Wednesday, 11 March 2015


Senators are set to be given Sh1 billion to monitor how the national and county governments are implementing devolution.
The lawmakers will receive the money in the next financial year, beginning in June. The senators have been pushing for an allocation for some time.
The National Assembly’s Budget and Appropriation Committee, chaired by Gachoka MP Mutava Musyimi, included the amount in the Budget Statement.
The figure was initially put at Sh1.4 billion, but on Tuesday, the committee said it had reduced it to Sh1 billion.
The committee has proposed Sh2.1 billion for the 47 women representatives in the next financial year.
The senators, who are mandated by the Constitution to protect the interests of counties and their governments, become the third set of legislators to control an allocation after MPs and women representatives.
Elected MPs have the Constituency Development Fund, while women reps have the Social Affirmative Action Fund.
Senators have in the past complained about the lack of an allocation for them to monitor how governors use funds given to them each year.
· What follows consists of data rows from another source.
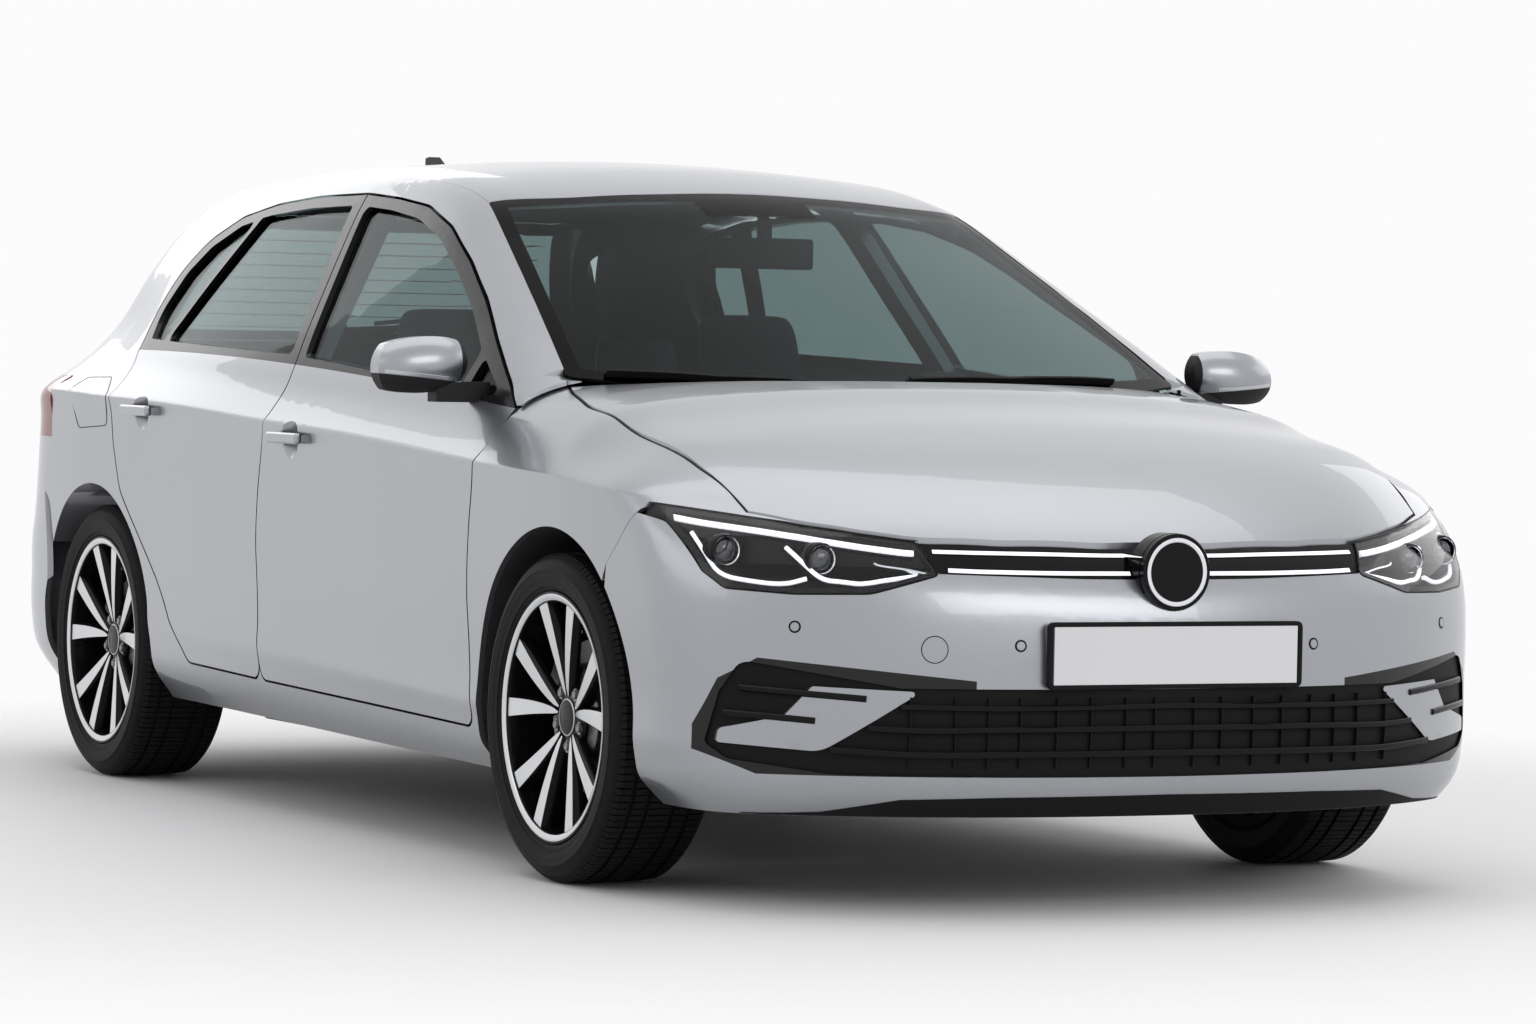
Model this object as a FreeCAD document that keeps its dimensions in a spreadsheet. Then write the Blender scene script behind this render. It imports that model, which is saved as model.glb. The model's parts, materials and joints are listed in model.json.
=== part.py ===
import FreeCAD, Part, Sketcher
import math
import os

# Hatchback car. X points forward, Y to the car's left, Z up.
# The origin is on the ground, in the middle of the length and the width.

sizes = {
    # overall
    "overallLength": 4284, "overallWidth": 1789, "roofHeight": 1456, "wheelbase": 2636,
    "frontOverhang": 868, "frontTrack": 1549, "rearTrack": 1520,
    # blends between the side, the top, the nose and the tail
    "railBlend": 105, "bonnetBlend": 100, "noseBlend": 120, "tailBlend": 170,
    # panel stock and gaps
    "shutGap": 5, "seamGap": 0.8, "fitGap": 0.4, "skin": 12, "doorDepth": 90, "frameDepth": 30,
    "roofDepth": 25, "bonnetDepth": 22, "bumperDepth": 14, "tailgateDepth": 45, "railDepth": 55,
    "glassPane": 5, "doorTaperShare": 0.2, "gateTaperShare": 0.12, "sillInner": 740, "overrun": 40,
    "trimWidth": 28,
    # wheels
    "tyreDiameter": 637, "tyreWidth": 225, "rimDiameter": 485, "rimSeat": 458, "rimWidth": 200,
    "wheelOffset": 51, "archRadius": 368, "archWall": 8, "hubBore": 57, "boltCircle": 112,
    "boltBore": 14, "discDiameter": 300, "discWall": 25, "kingpinInset": 45,
    "frontHouseInner": 452, "rearHouseInner": 604,
    # inside
    "floorHeight": 185, "floorWall": 18, "tunnelWidth": 220, "tunnelHeight": 130, "bootHeight": 430,
    "firewallPlace": 985, "firewallWall": 20, "seatWidth": 500, "seatPlace": 370,
    "steeringDiameter": 365, "steeringGrip": 30, "steeringTilt": 24,
    # plates and lamps
    "plateWidth": 520, "plateHeight": 113, "plateWall": 8, "lampDepth": 120,
}

doc = FreeCAD.newDocument("hatchback")
sheet = doc.addObject("Spreadsheet::Sheet", "sizes")
for row, (alias, value) in enumerate(sizes.items(), start=1):
    sheet.set("A%d" % row, alias)
    sheet.set("B%d" % row, str(value))
    sheet.setAlias("B%d" % row, alias)
doc.recompute()


class Dimensions:
    pass


d = Dimensions()
for alias in sizes:
    setattr(d, alias, float(sheet.get(alias)))

halfLength = d.overallLength / 2
halfWidth = d.overallWidth / 2
rearOverhang = d.overallLength - d.frontOverhang - d.wheelbase
frontAxle = halfLength - d.frontOverhang
rearAxle = frontAxle - d.wheelbase
wheelRadius = d.tyreDiameter / 2

# Lines along the car. The first value is the station: -1 at the nose, 0 at the front axle,
# 1 at the rear axle, 2 at the tail. The second is a share of the height or of half the width.
bonnetLineShares = [(-1.0, 0.430), (-0.915, 0.477), (-0.84, 0.508), (-0.67, 0.556), (-0.38, 0.610),
                    (-0.03, 0.652), (0.07, 0.673), (0.20, 0.690)]
roofLineShares = [(-0.06, 0.555), (0.068, 0.663), (0.145, 0.733), (0.22, 0.800), (0.295, 0.865),
                  (0.38, 0.935), (0.45, 0.968), (0.55, 0.987), (0.70, 0.994), (0.80, 0.991), (0.95, 0.978),
                  (1.15, 0.955), (1.40, 0.920), (2.0, 0.82)]
roofCrownShares = [(0.0, 0.0), (0.15, 0.01), (0.35, 0.03), (0.50, 0.05), (0.75, 0.06), (2.0, 0.055)]
sillShares = [(-1.0, 0.135), (0.165, 0.140), (0.87, 0.155), (2.0, 0.165)]
creaseShares = [(-1.0, 0.215), (0.168, 0.223), (0.59, 0.249), (0.82, 0.261), (2.0, 0.270)]
shoulderShares = [(-1.0, 0.492), (-0.60, 0.512), (0.14, 0.545), (0.487, 0.577), (0.58, 0.582),
                  (0.82, 0.602), (1.18, 0.614), (2.0, 0.610)]
beltShares = [(-1.0, 0.560), (-0.40, 0.600), (0.0, 0.622), (0.133, 0.628), (0.50, 0.657), (0.59, 0.664),
              (0.95, 0.687), (1.30, 0.700), (2.0, 0.715)]
sideWidthShares = [(-1.0, 0.965), (-0.43, 0.993), (0.0, 1.0), (0.16, 0.995), (0.48, 0.991),
                   (0.80, 0.994), (1.0, 1.0), (1.40, 0.998), (2.0, 0.975)]
beltWidthShares = [(-1.0, 0.790), (-0.3, 0.865), (0.0, 0.895), (0.134, 0.912), (0.37, 0.920), (0.60, 0.921),
                   (0.80, 0.908), (0.97, 0.884), (1.30, 0.830), (2.0, 0.720)]
railWidthShares = [(-1.0, 0.575), (0.20, 0.632), (0.41, 0.658), (0.52, 0.668), (0.635, 0.676),
                   (0.80, 0.670), (0.97, 0.645), (1.40, 0.590), (2.0, 0.520)]
railHeightShare = 0.934
# How far the side stands in from its widest line, from the sill to the rail.
sideInsetShares = [0.110, 0.070, 0.032, 0.020, 0.014, 0.016, 0.014, 0.005, 0.005, 0.003, 0.002]
# Profile on the centre line: height share, then share of the overhang beyond the axle.
noseProfileShares = [(0.10, 0.900), (0.118, 0.935), (0.140, 0.972), (0.165, 0.990), (0.205, 0.998),
                     (0.285, 1.0), (0.357, 0.997), (0.405, 0.985), (0.440, 0.960), (0.475, 0.915),
                     (0.52, 0.820), (0.58, 0.66), (0.68, 0.30)]
tailProfileShares = [(0.10, 0.86), (0.130, 0.925), (0.165, 0.970), (0.22, 0.995), (0.31, 1.0),
                     (0.37, 0.994), (0.41, 0.960), (0.47, 0.925), (0.54, 0.908), (0.62, 0.882),
                     (0.67, 0.845), (0.71, 0.800), (0.755, 0.735), (0.825, 0.625), (0.89, 0.52),
                     (0.94, 0.43), (1.0, 0.30)]
nosePlanShares = (0.230, 0.179)
tailPlanShares = (0.16, 0.15)
windscreenBowShare = 0.27
bonnetCrownShare = 0.028


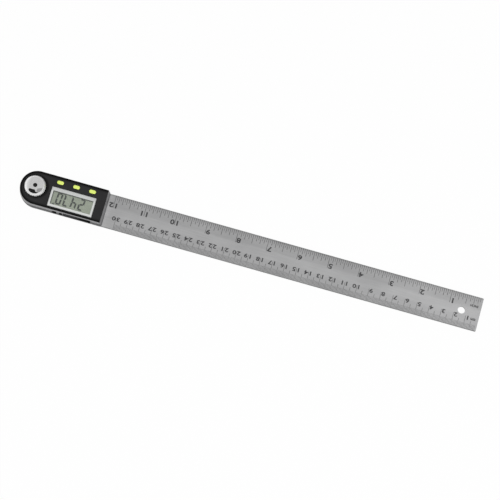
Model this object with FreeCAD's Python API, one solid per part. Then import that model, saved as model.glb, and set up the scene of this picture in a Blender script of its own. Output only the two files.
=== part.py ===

Past attempts to secure an independent vote for this purpose were ineffectual.
The lawmakers have been complaining about the lack of offices in counties, saying this hampered their work.
Mr Musyimi said the allocation had been provided “after a careful review of all the requests for additional resources as recommended by various committees and having taken into account the submission on projected resources for the 2015/2016 financial year”.
Mr Musyimi read the Budget Policy Statement to MPs on Tuesday.
Meru Senator Kiraitu Murungi has been vocal about the need to allocate House members more funds to enable them to better perform their constitutional role.
Last year, Mr Murungi said senators were struggling to carry out their constitutional duties as a result of inadequate funding.